# Start of Source records

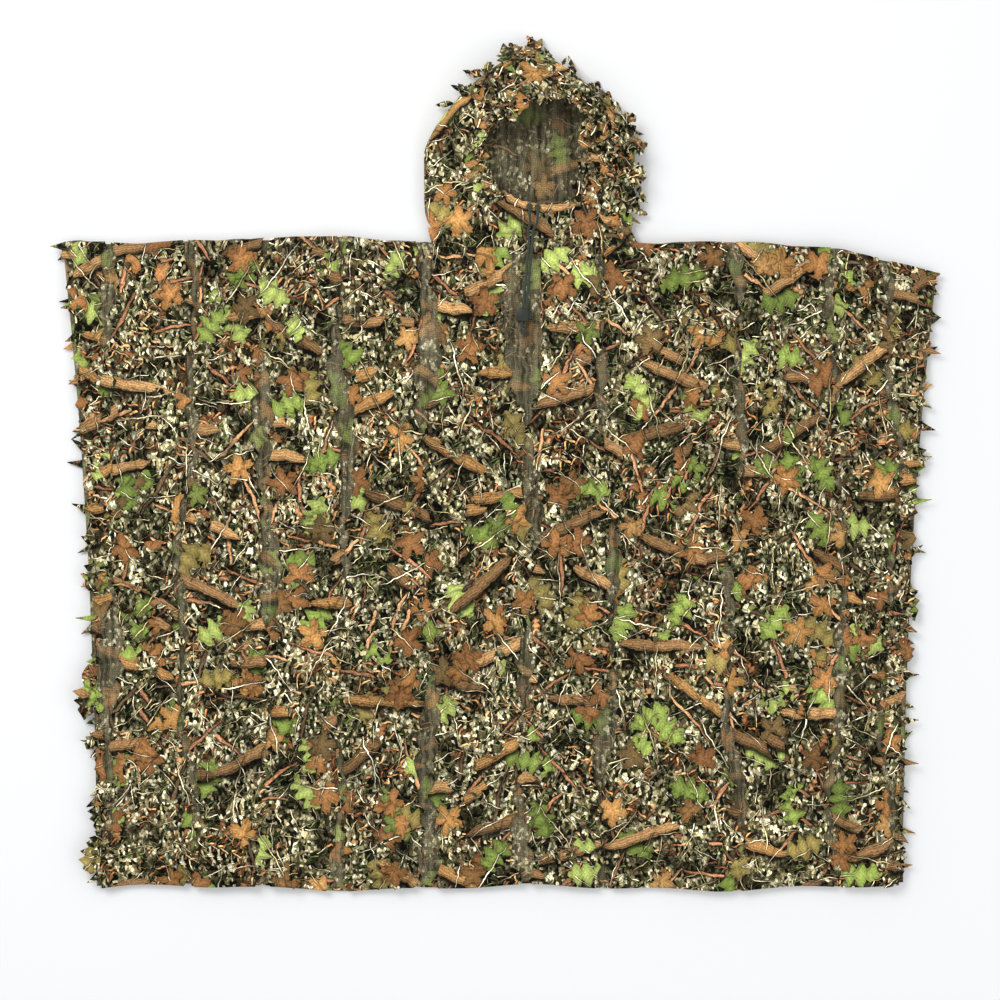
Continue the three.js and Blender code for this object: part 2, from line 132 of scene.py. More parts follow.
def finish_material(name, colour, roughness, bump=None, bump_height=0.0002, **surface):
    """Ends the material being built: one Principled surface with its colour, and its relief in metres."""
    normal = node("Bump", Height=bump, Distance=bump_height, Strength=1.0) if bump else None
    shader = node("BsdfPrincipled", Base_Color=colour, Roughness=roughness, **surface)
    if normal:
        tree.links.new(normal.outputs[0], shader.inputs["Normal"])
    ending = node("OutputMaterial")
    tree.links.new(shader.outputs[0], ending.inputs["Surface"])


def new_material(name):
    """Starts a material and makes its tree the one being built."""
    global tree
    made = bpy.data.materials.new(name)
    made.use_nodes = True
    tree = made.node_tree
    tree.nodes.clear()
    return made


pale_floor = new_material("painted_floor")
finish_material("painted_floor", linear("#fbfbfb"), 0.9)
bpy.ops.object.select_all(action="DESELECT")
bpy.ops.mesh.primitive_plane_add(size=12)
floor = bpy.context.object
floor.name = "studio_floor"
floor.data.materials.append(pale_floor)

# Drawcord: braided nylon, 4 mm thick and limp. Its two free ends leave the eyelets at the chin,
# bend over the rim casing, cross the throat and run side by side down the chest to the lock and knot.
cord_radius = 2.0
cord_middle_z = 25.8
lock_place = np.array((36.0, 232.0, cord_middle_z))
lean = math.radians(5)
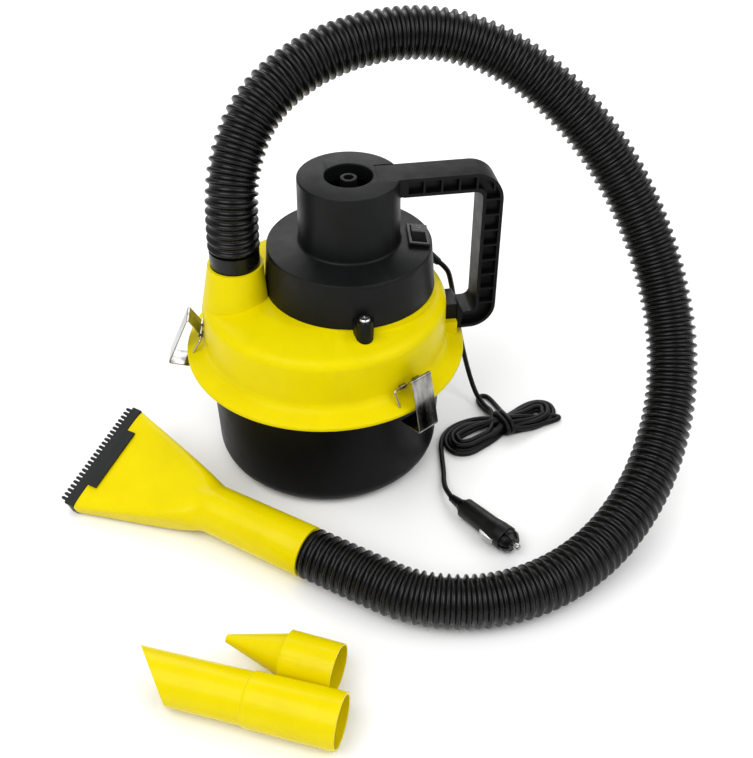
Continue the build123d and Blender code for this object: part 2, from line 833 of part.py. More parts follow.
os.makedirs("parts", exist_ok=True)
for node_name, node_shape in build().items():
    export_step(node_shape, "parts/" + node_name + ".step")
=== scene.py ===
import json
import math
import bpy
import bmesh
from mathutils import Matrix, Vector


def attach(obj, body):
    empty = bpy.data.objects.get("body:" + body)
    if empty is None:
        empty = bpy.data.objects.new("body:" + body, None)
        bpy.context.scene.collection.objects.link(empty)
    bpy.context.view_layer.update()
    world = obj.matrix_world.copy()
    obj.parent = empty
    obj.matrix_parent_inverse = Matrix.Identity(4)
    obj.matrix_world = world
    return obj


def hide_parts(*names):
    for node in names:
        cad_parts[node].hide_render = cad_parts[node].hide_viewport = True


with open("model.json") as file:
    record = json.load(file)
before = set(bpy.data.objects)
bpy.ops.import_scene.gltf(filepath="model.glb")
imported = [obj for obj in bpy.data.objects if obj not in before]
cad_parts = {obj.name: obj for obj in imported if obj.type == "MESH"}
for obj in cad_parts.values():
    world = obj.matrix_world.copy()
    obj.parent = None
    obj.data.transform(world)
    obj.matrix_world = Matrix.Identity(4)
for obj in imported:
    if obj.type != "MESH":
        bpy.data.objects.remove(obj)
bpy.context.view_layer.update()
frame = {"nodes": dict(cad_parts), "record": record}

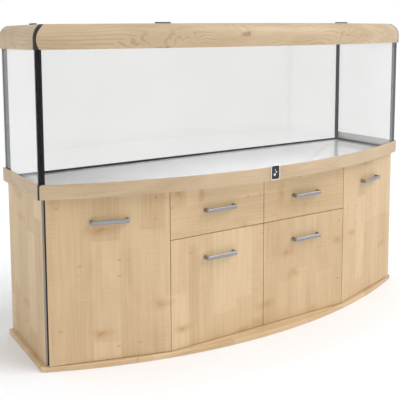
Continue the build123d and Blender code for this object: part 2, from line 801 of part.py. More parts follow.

# End of Source records

__Task directions__: Repeat the span of lines that opens with the line holding "for node_name, node_shape" and closes with the line holding "imported = [obj", exactly as it stands.

__Response__:
for node_name, node_shape in build().items():
    export_step(node_shape, "parts/" + node_name + ".step")
=== scene.py ===
import json
import math
import bpy
import bmesh
from mathutils import Matrix, Vector


def attach(obj, body):
    empty = bpy.data.objects.get("body:" + body)
    if empty is None:
        empty = bpy.data.objects.new("body:" + body, None)
        bpy.context.scene.collection.objects.link(empty)
    bpy.context.view_layer.update()
    world = obj.matrix_world.copy()
    obj.parent = empty
    obj.matrix_parent_inverse = Matrix.Identity(4)
    obj.matrix_world = world
    return obj


def hide_parts(*names):
    for node in names:
        cad_parts[node].hide_render = cad_parts[node].hide_viewport = True


with open("model.json") as file:
    record = json.load(file)
before = set(bpy.data.objects)
bpy.ops.import_scene.gltf(filepath="model.glb")
imported = [obj for obj in bpy.data.objects if obj not in before]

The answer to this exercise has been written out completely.